The restaurant’s design reflects some Japanese elements as well, a vibe that Williams describes as “Brutalist ryokan meets Hokkaido dive bar.” The chef didn’t want “a big garish sign” out front, so the exterior space — including a back patio — is understated, while the interior is soothingly dark, with shingles on the walls and lots of wood, which helps to dampen noise.
Meanwhile, there will be some unusual sounds in the bathrooms. Williams says one of the servers got the staff into whale vocalizations, and he thought it was “kinda trippy.” Playing off a trend he noticed in San Francisco restaurants a few years ago of developing quirky touches in bathrooms, the chef thought it might be fun to put “ambient sonar droning” in the restrooms (although he assures that the dining room will still have musical playlists).
The drinks list aims for variety, with 900 bottles of wine (225 different selections), alongside cocktails that take advantage of some preserved fruit, including a concoction with peach vinegar. There will be local beer and cider, although Williams insisted on adding Kirin Light, which is among his favorite affordable bottled beers. And non-alcohol options are on offer, too.
Though Williams comes from a fine-dining background, he’s taking a somewhat different tact with Tomo. In addition to honoring his grandmother, the restaurant’s name means “friend” in Japanese, and — like that afternoon grilling for the block party — the chef wants to address what community connections truly look like in hospitality. “It’s a question that we’re asking of ourselves: What does it mean to engage the neighborhood?” he says. “We’re not interested in being a special occasion restaurant — we want to make it a favorite restaurant, where you’re among friends.”
As Williams finishes his sour at Beer Star, he peeks behind to see the patio at Tomo coming together, and reflects that there are still so many factors that are up in the air. He didn’t fully book out the outdoor seating, fearing that there might be a repeat of last year’s wildfire smoke; and of course, it’s unclear what the general dining scene will look like as the delta variant continues to spread.

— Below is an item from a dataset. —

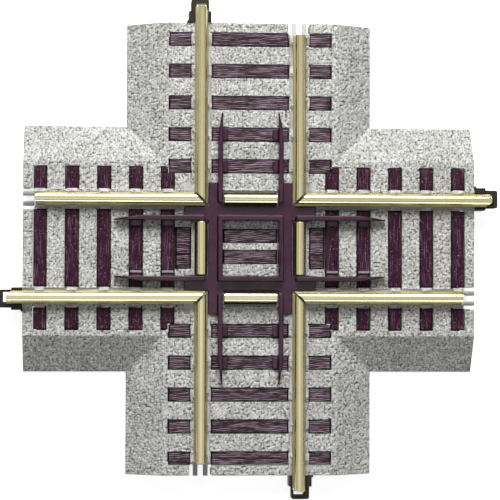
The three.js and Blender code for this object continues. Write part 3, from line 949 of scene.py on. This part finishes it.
def make_materials():
    """Every material by its name. An _x or _y says which way its metal was drawn."""
    made = {
        "ballast": ballast_material(),
        "tie_coarse": tie_material(
            "tie_plastic_coarse",
            dark=tint(46, 23, 38),
            light=tint(66, 40, 56),
            ridge=tint(168, 146, 159),
            tops=(0.52, 0.76),
            specks=0.2,
        ),
        "tie_fine": tie_material(
            "tie_plastic_fine",
            dark=tint(56, 20, 42),
            light=tint(74, 34, 58),
            ridge=tint(160, 138, 152),
            tops=(0.66, 0.98),
            specks=0.6,
        ),
        "guard": plastic_material(
            "guard_plastic",
            dark=tint(60, 26, 50),
            light=tint(76, 42, 64),
            rough=(0.17, 0.24),
            bump=0.006,
            shine=GUARD_SHINE,
            # Painted shade on the guard's steep walls, which show as dark outlines from above.
            wall_shade=tint(18, 2, 12),
        ),
        "joiner": plastic_material("joiner_plastic", tint(46, 41, 34), tint(60, 54, 46), (0.4, 0.58)),
        "cover": plastic_material("cover_plastic", tint(40, 38, 38), tint(54, 52, 52), (0.5, 0.7), 0.02),
    }
    brass = (tint(188, 160, 92), tint(214, 188, 118))
    steel = (tint(150, 150, 150), tint(190, 190, 188))
    made["screw"] = metal_material("screw_steel", *steel, (0.25, 0.4), (2500, 2500, 2500))
    for axis, stretch in (("x", (30, 4500, 4500)), ("y", (4500, 30, 4500))):
        made[f"rail_{axis}"] = rail_material(f"rail_metal_{axis}", stretch, tint(178, 168, 122))
        # On the closure rails the dark foot and web are painted shade, for the shadowed gap between each
        # rail and the guard's floor.
        made[f"closure_{axis}"] = rail_material(f"closure_metal_{axis}", stretch, tint(54, 46, 32))
        made[f"contact_{axis}"] = metal_material(f"contact_metal_{axis}", *brass, (0.25, 0.4), stretch)
    return made


MATERIALS = make_materials()


def dressed(obj, material, slot, body, *nodes):
    """Gives a piece its material and its body, and hides the CAD nodes it stands for. slot is not used.
    """
    obj.data.materials.clear()
    obj.data.materials.append(MATERIALS[material])
    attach(obj, body)
    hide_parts(*nodes)
    return obj


def recoloured(node, material):
    """Gives a CAD node that stays softened edges and a finished material."""
    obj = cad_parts[node]
    obj.data.materials.clear()
    obj.data.materials.append(MATERIALS[material])
    weld = obj.modifiers.new("weld", "WELD")
    weld.merge_threshold = WELD * MM
    flat = obj.modifiers.new("flat", "DECIMATE")
    flat.decimate_type = "DISSOLVE"
    flat.angle_limit = FLAT_ANGLE
    edges = obj.modifiers.new("edges", "BEVEL")
    edges.width = 0.06 * MM
    edges.segments = 2
    edges.limit_method = "ANGLE"
    edges.angle_limit = math.radians(40)


# ---- assembly --------------------------------------------------------------------------------


def build_joiner(arm):
    node = f"joiner_housing_{arm}"
    housing = bevelled(cad_copy(f"joiner_{arm}_shell", node), 0.12)
    dressed(weighted(smoothed(housing, 60)), "joiner", "joiner_plastic", f"joiner_{arm}", node)


def build_arm(arm, quarters):
    """The ties, rails and joiner of one arm. The east and west arms are the crossing track."""
    crossing = quarters % 2 == 1
    along, across = ("x", "y") if crossing else ("y", "x")
    strength = FINE_GRAIN if crossing else COARSE_GRAIN
    ties = build_ties(f"ties_{arm}", f"tie_frame_{arm}", tie_tops(quarters), strength)
    finish = "tie_fine" if crossing else "tie_coarse"
    dressed(ties, finish, "tie_plastic", "crossing", f"tie_frame_{arm}")
    for side_name in SIDES:
        rail = build_running_rail(arm, side_name)
        dressed(rail, f"rail_{along}", "rail_metal", "crossing", f"rail_{arm}_{side_name}")
    closure = build_closure_rail(arm)
    dressed(closure, f"closure_{across}", "rail_metal", "crossing", f"closure_rail_{arm}")
    build_joiner(arm)
    recoloured(f"joiner_contact_{arm}", f"contact_{along}")


def build_inserts():
    """The short ties in the middle, and those beside the east and west closure rails."""
    node = "centre_tie_insert"
    ties = build_ties("ties_centre", node, centre_tie_tops(), COARSE_GRAIN)
    dressed(ties, "tie_coarse", "tie_plastic", "crossing", node)
    for name, side in (("west", -1), ("east", 1)):
        node = f"side_tie_insert_{name}"
        ties = build_ties(f"ties_side_{name}", node, side_tie_tops(side), COARSE_GRAIN)
        dressed(ties, "tie_coarse", "tie_plastic", "crossing", node)


def build_all():
    dressed(build_roadbed(), "ballast", "ballast_plastic", "crossing", "roadbed")
    for arm, quarters in ARMS.items():
        build_arm(arm, quarters)
    build_inserts()
    dressed(build_guard(), "guard", "guard_plastic", "crossing", "guard_frog_moulding")
    for name, quarters in ARMS.items():
        recoloured(f"jumper_bar_{name}", "contact_y" if quarters % 2 else "contact_x")
    recoloured("bottom_cover", "cover")
    for corner in CORNERS:
        recoloured(f"cover_screw_{corner}", "screw")


# ---- floor, light and camera -----------------------------------------------------------------

FLOOR_SIZE = 6.0
FLOOR_GLOW = 0.8
ROOM_LIGHT = 0.045
BACKDROP = 0.85
WARM = (1.0, 0.93, 0.75)
PALE_WARM = (1.0, 0.96, 0.82)
CAMERA_OFFSET = Vector((-0.035, -0.016, 0.53))
CAMERA_ROLL = math.radians(-0.15)
SENSOR_WIDTH = 36
VIEW_WIDTH = 0.1263


def make_floor():
    """A pale floor that glows a little and throws no light back on the part."""
    mesh = bpy.data.meshes.new("floor")
    half = FLOOR_SIZE / 2
    corners = [(-half, -half, 0), (half, -half, 0), (half, half, 0), (-half, half, 0)]
    mesh.from_pydata(corners, [], [(0, 1, 2, 3)])
    floor = bpy.data.objects.new("floor", mesh)
    bpy.context.scene.collection.objects.link(floor)
    n = Nodes("floor_paint")
    colour = n.ramp(n.noise(4, 1), [(0.3, (0.93, 0.93, 0.93)), (0.7, (0.96, 0.96, 0.96))])
    n.shader.inputs["Emission Color"].default_value = (1, 1, 1, 1)
    n.shader.inputs["Emission Strength"].default_value = FLOOR_GLOW
    rough = n.between(n.noise(30), (0, 1), (0.8, 0.95))
    mesh.materials.append(n.finish(colour, rough, specular=0.0))
    floor.visible_diffuse = False


def aimed(obj, position, target, up=Vector((0, 1, 0))):
    """Puts a light or camera at a position, facing a target, with its top towards up."""
    back = (Vector(position) - Vector(target)).normalized()
    right = up.cross(back).normalized()
    top = back.cross(right)
    obj.matrix_world = Matrix(
        [
            (right.x, top.x, back.x, position[0]),
            (right.y, top.y, back.y, position[1]),
            (right.z, top.z, back.z, position[2]),
            (0, 0, 0, 1),
        ]
    )


def area_light(name, azimuth, elevation, distance, size, power, colour=(1, 1, 1)):
    """A soft light, size wide and high. Azimuth goes from north towards east, in degrees."""
    data = bpy.data.lights.new(name, "AREA")
    data.shape = "RECTANGLE"
    data.size, data.size_y = size
    data.energy = power
    data.color = colour
    obj = bpy.data.objects.new(name, data)
    bpy.context.scene.collection.objects.link(obj)
    a, e = math.radians(azimuth), math.radians(elevation)
    flat = math.cos(e) * distance
    position = Vector((flat * math.sin(a), flat * math.cos(a), math.sin(e) * distance))
    up = Vector((0, 1, 0)) if abs(elevation) > 80 else Vector((0, 0, 1))
    aimed(obj, position, (0, 0, 0), up)
    return obj


def make_lights():
    """A key from the north, a soft ceiling, a fill, and cards that only show as reflections."""
    area_light("key", -3, 44, distance=0.55, size=(0.34, 0.32), power=3.4)
    area_light("ceiling", 0, 90, distance=1.5, size=(0.9, 0.9), power=1.85)
    area_light("overhead", 170, 88, distance=1.5, size=(0.3, 0.3), power=0.08)
    area_light("fill_south", 180, 42, distance=1.2, size=(0.7, 0.16), power=1.1)
    bounce = area_light("bounce", 0, 90, distance=1.5, size=(0.9, 0.9), power=0.25)
    bounce.visible_glossy = False
    cards = [
        area_light("card_west", -90, 45, distance=1.0, size=(0.5, 0.5), power=0.6, colour=WARM),
        area_light("card_east", 90, 45, distance=1.0, size=(0.5, 0.5), power=0.6, colour=WARM),
        area_light("card_south", 180, 42, distance=1.2, size=(0.7, 0.4), power=2.2),
        area_light("card_above", 0, 90, distance=1.6, size=(2.0, 2.0), power=0.8, colour=PALE_WARM),
    ]
    for card in cards:
        card.visible_diffuse = False


def make_world():
    """A bright backdrop for the camera that lights the part only a little."""
    world = bpy.data.worlds.new("studio")
    world.use_nodes = True
    tree = world.node_tree
    background = tree.nodes["Background"]
    background.inputs["Color"].default_value = (1, 1, 1, 1)
    seen = tree.nodes.new("ShaderNodeLightPath").outputs["Is Camera Ray"]
    strength = tree.nodes.new("ShaderNodeMapRange")
    strength.inputs["To Min"].default_value = ROOM_LIGHT
    strength.inputs["To Max"].default_value = BACKDROP
    tree.links.new(seen, strength.inputs["Value"])
    tree.links.new(strength.outputs["Result"], background.inputs["Strength"])
    bpy.context.scene.world = world


def make_camera():
    """Almost straight above, a little to the south-west of the centre."""
    target = Vector((0, -0.00035, DECK_TOP * MM))
    position = target + CAMERA_OFFSET
    data = bpy.data.cameras.new("camera")
    data.sensor_width = SENSOR_WIDTH
    data.lens = SENSOR_WIDTH * CAMERA_OFFSET.length / VIEW_WIDTH
    data.clip_start = 0.01
    data.clip_end = 20
    camera = bpy.data.objects.new("camera", data)
    bpy.context.scene.collection.objects.link(camera)
    up = Vector((math.sin(CAMERA_ROLL), math.cos(CAMERA_ROLL), 0))
    aimed(camera, position, target, up)
    bpy.context.scene.camera = camera


make_camera()
make_lights()
make_world()
make_floor()
build_all()
bpy.context.scene.view_settings.view_transform = "Standard"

But the chef is optimistic about what the future holds, and hopes that the restaurant will be an approachable destination where innovative ideas can shine. “For more than a year, our brains have been dealing with trauma,” he says. “It’s a totally different ways of operating — survival versus the joy of creation … We’re happy to be able to create something in the time of pandemic, something we’re proud of.”